The almost non-stop catastrophic conflagrations in California, and continuing wildlife conflicts in many areas around the United States are two reasons to re-think what has become known as the wildland-urban interface. The desire of some people to live in wild areas without assuming any of the risks inherent in such locations is going to bankrupt many jurisdictions if trends continue.
Furthermore, entire ecosystems could be permanently compromised as fires, mudslides, and other natural disasters leave few if any pockets of intact forest as refugia for wildlife. Healthy forests are a spectrum of habitats from meadows with a few seedling trees to old growth stands of ancient conifers. Forests periodically change through low grade fires that burn out understory vegetation without becoming crown fires that devastate mature trees. Browsing by deer and the herbivorous activities of insects also effect the structure of forests. Changes in ecosystems from meadows to mature forests represent the phenomenon of "succession," but it is very much a non-linear process. It is cyclical, and interruptions can happen at any stage.

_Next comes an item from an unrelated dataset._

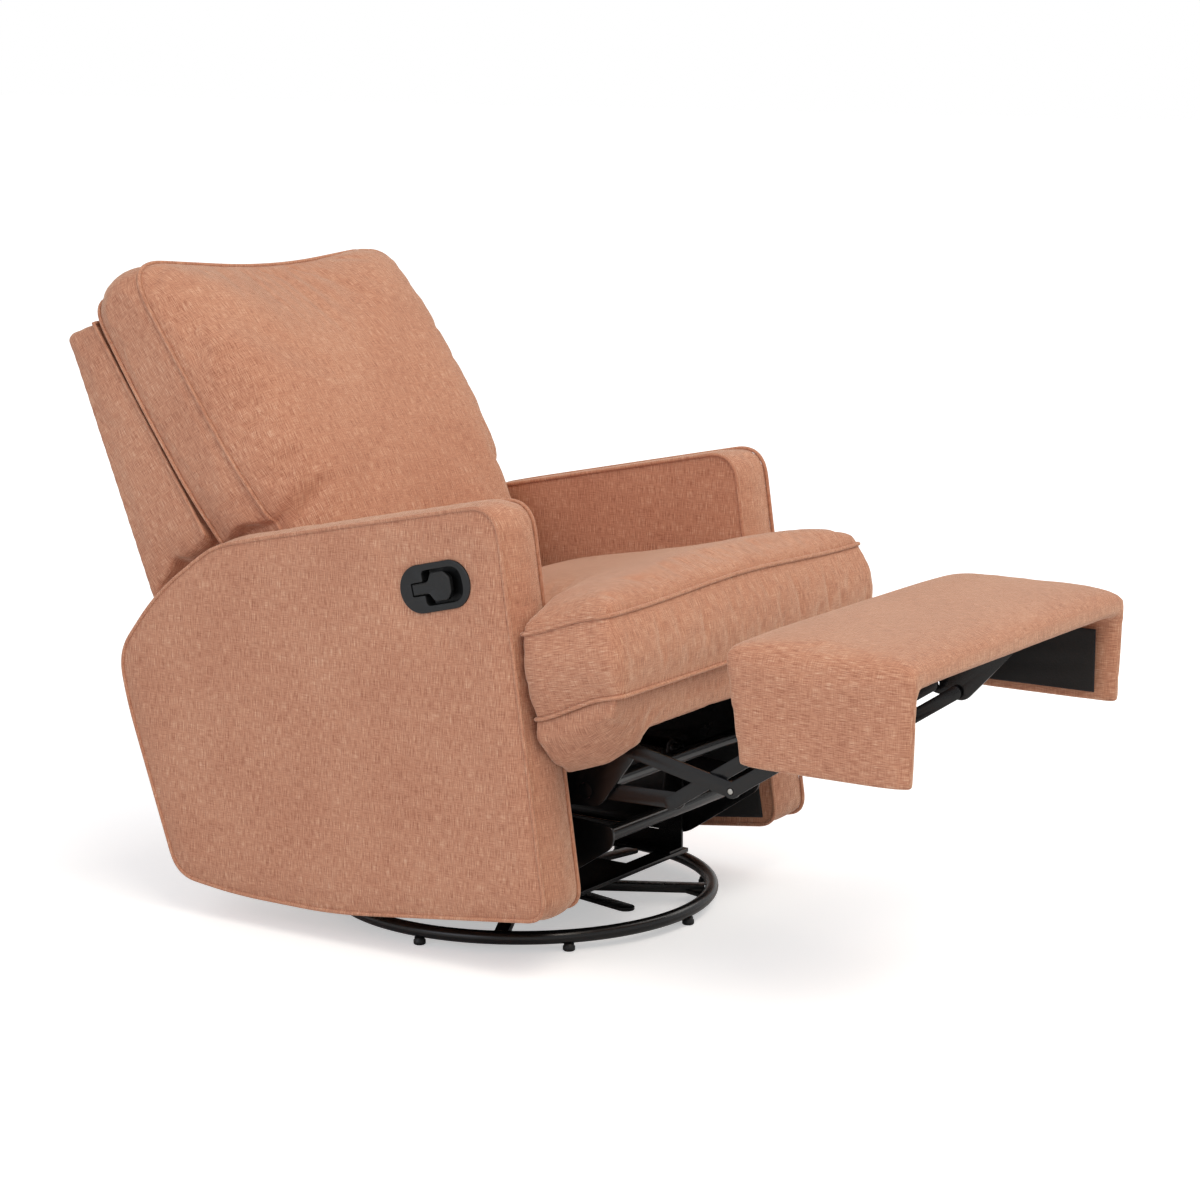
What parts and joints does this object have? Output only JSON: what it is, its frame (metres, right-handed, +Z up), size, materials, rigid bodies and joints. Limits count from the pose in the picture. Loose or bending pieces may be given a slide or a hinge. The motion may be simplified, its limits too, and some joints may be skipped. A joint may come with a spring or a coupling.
{
  "type": "swivel glider recliner",
  "caption": "Padded recliner on a round steel base that swivels and glides, with a pull handle in one arm, a leaning back and a fold-out footrest",
  "frame": {"origin": "on the floor, below the middle of the bounding box", "axes": "+X towards the sitter's left arm, -Y the way the sitter faces, +Z up"},
  "size_m": [0.7132, 1.4428, 0.9436],
  "materials": {
    "woven_upholstery": "slubby plain weave in dusty terracotta, self-piped seams",
    "black_dust_cloth": "non-woven black lining",
    "black_steel": "satin black powder coat",
    "bright_steel": "zinc plated",
    "timber_frame": "sawn softwood",
    "black_plastic": "fine textured moulding",
    "red_nylon": "plain moulding"
  },
  "bodies": {
    "base": {"base_ring": "black_steel", "base_cross": "black_steel", "base_stop_star": "black_steel", "bearing_lower_race": "bright_steel", "swivel_bolt": "bright_steel", "floor_glide_1": "black_plastic", "floor_glide_2": "black_plastic", "floor_glide_3": "black_plastic", "floor_glide_4": "black_plastic", "floor_glide_5": "black_plastic", "floor_glide_6": "black_plastic", "floor_glide_7": "black_plastic", "floor_glide_8": "black_plastic"},
    "swivel": {"bearing_upper_race": "bright_steel", "swivel_plate": "black_steel", "glider_bracket_right": "black_steel", "glider_bracket_left": "black_steel"},
    "front_swing_links": {"front_swing_link_right": "black_steel", "front_swing_link_left": "black_steel"},
    "rear_swing_links": {"rear_swing_link_right": "black_steel", "rear_swing_link_left": "black_steel"},
    "carriage": {"carriage_plate_right": "black_steel", "carriage_plate_left": "black_steel", "carriage_front_tube": "black_steel", "carriage_rear_tube": "black_steel"},
    "chair": {"side_rail_right": "black_steel", "side_rail_left": "black_steel", "seat_side_board_right": "timber_frame", "seat_side_board_left": "timber_frame", "seat_front_board": "timber_frame", "seat_rear_board": "timber_frame", "seat_spring_deck": "black_dust_cloth", "seat_cushion": "woven_upholstery", "apron_front_board": "woven_upholstery", "apron_ear_right": "woven_upholstery", "apron_ear_left": "woven_upholstery", "arm_right": "woven_upholstery", "arm_left": "woven_upholstery", "arm_liner_right": "black_dust_cloth", "arm_liner_left": "black_dust_cloth", "handle_bezel": "black_plastic", "drive_bush_right": "red_nylon", "drive_bush_left": "red_nylon"},
    "handle": {"handle_paddle": "black_plastic"},
    "back": {"back_cushion": "woven_upholstery", "outer_back": "woven_upholstery", "back_hinge_right": "black_steel", "back_hinge_left": "black_steel"},
    "drive": {"drive_shaft": "black_steel"},
    "footrest_rear_links": {"footrest_rear_link_right": "black_steel", "footrest_rear_link_left": "black_steel"},
    "footrest_cross_links": {"footrest_cross_link_right": "black_steel", "footrest_cross_link_left": "black_steel"},
    "footrest_front_links": {"footrest_front_link_right": "black_steel", "footrest_front_link_left": "black_steel"},
    "footrest": {"footrest_board": "woven_upholstery", "footrest_liner_right": "black_dust_cloth", "footrest_liner_left": "black_dust_cloth", "footrest_bracket_right": "black_steel", "footrest_bracket_left": "black_steel"}
  },
  "joints": [
    {"name": "seat_swivel", "type": "hinge", "parent": "base", "child": "swivel", "pos_m": [0.00165, 0.10885, 0.036], "axis": [0, 0, 1], "continuous": true},
    {"name": "glide_swing", "type": "hinge", "parent": "swivel", "child": "front_swing_links", "pos_m": [0.00165, -0.04115, 0.215], "axis": [1, 0, 0], "range_deg": [-12, 12]},
    {"name": "rear_link_swing", "type": "hinge", "parent": "swivel", "child": "rear_swing_links", "pos_m": [0.00165, 0.21885, 0.215], "axis": [1, 0, 0], "range_deg": [-12.5, 12.5]},
    {"name": "carriage_swing", "type": "hinge", "parent": "front_swing_links", "child": "carriage", "pos_m": [0.00165, -0.04115, 0.095], "axis": [1, 0, 0], "range_deg": [-12.5, 12.5]},
    {"name": "body_tilt", "type": "hinge", "parent": "carriage", "child": "chair", "pos_m": [0.00165, 0.10885, 0.2], "axis": [-1, 0, 0], "range_deg": [-1.5, 3]},
    {"name": "handle_pull", "type": "hinge", "parent": "chair", "child": "handle", "pos_m": [-0.35215, 0.03891, 0.53706], "axis": [0, -0.2334, -0.9724], "range_deg": [0, 30], "stiffness_Nm_per_rad": 0.4},
    {"name": "back_recline", "type": "hinge", "parent": "chair", "child": "back", "pos_m": [0.00165, 0.32484, 0.328], "axis": [-1, 0, 0], "range_deg": [-8, 25]},
    {"name": "drive_turn", "type": "hinge", "parent": "chair", "child": "drive", "pos_m": [0.00165, -0.15495, 0.2508], "axis": [1, 0, 0], "range_deg": [-1, 93.24]},
    {"name": "footrest_fold", "type": "hinge", "parent": "chair", "child": "footrest_rear_links", "pos_m": [0.00165, -0.22115, 0.325], "axis": [1, 0, 0], "range_deg": [0, 98.45]},
    {"name": "cross_link_turn", "type": "hinge", "parent": "footrest_rear_links", "child": "footrest_cross_links", "pos_m": [0.00165, -0.36815, 0.293], "axis": [1, 0, 0], "range_deg": [-148.72, 1]},
    {"name": "front_link_turn", "type": "hinge", "parent": "footrest_rear_links", "child": "footrest_front_links", "pos_m": [0.00165, -0.40115, 0.287], "axis": [1, 0, 0], "range_deg": [-148.72, 1]},
    {"name": "footrest_turn", "type": "hinge", "parent": "footrest_front_links", "child": "footrest", "pos_m": [0.00165, -0.49345, 0.3469], "axis": [1, 0, 0], "range_deg": [-1, 134.28]}
  ],
  "couplings": [
    {"joint": "rear_link_swing", "follows": "glide_swing", "ratio": 1},
    {"joint": "carriage_swing", "follows": "glide_swing", "ratio": -1},
    {"joint": "body_tilt", "follows": "back_recline", "ratio": 0.1},
    {"joint": "drive_turn", "follows": "footrest_fold", "ratio": 0.93701},
    {"joint": "cross_link_turn", "follows": "footrest_fold", "ratio": -1.5005},
    {"joint": "front_link_turn", "follows": "footrest_fold", "ratio": -1.5005},
    {"joint": "footrest_turn", "follows": "footrest_fold", "ratio": 1.3538}
  ]
}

Construction of human habitations fragments forests, taking parcels out of succession entirely, and permanently. Even after horrendous wildfires, we vow to rebuild. We are told to mitigate future fires by de-vegetating wide swaths around buildings. Sure, this protects our private property, but the public domain surrounding you is also compromised by having a reduction in the geographic continuity forest ecosystems. The result is islands of natural forest in a sea real estate managed for human habitation, logging, and recreation.
Risks of land ownership in forests, especially in mountainous regions, abound. They are only going to increase with climate change, and every event is likely to be more severe than the last. Not long ago, the City of Colorado Springs faced demands from private landowners in the foothills for compensation due to severe erosion. Foundations were slipping and cracking, and homes were potentially going to slide off the hillsides. This should be the kind of risk assumed solely by those landowners. If you cannot afford to personally cope with potential catastrophe, then you have no business living there.
During my time living in Tucson, Arizona, we endured an enormous blaze (two fires that fused) that burned most of the back side (north side) of the Santa Catalina mountains north of town. I could see flames coming down the south slope from the balcony of my apartment. Once the fire was extinguished, foothills residents soon began experiencing an influx of wildlife including bears and cougars that were deprived of food and habitat by the fire. Mountain lions in particular posed a threat to pets, and to hikers in the heavily-used Sabino Canyon Recreation Area. Arizona Game & Fish announced they would be closing the area and using lethal force on the cats. This raised such strenuous objections from citizens that they ultimately tranquilized two animals and turn them over to a sanctuary facility in another town.
This is the kind of corner we have painted ourselves into by insisting on the continued existence of the wildland-urban interface: Everyone wanting to live there, no one willing to assume the risks. All the risks are borne by the public at large, regardless of their personal level of affluence, through increased taxes. Valuable resources are used to combat natural disasters, the lives of first responders put at undo risk, and the fabric of natural ecosystems shredded, all because there are people who don't want to live in the city.
They want to flaunt their wealth, and have that stunning view. Maybe they want to be seen, be an example of what we are all supposed to aspire to: the dream home, with neighbors miles away, the ultimate in seclusion and privacy. Those of us in the city are supposed to have a view of their homes interrupting the majestic mountain skyline.
Did I go over the top there? Perhaps, but what we need is to reach consensus on what we will tolerate in terms of what is best for the common good. Right now we assign vastly higher values to private property than public good, and it is costing us dearly every time we respond to a fire, landslide, or wildlife encounter that ends badly. The time to re-assess was yesterday.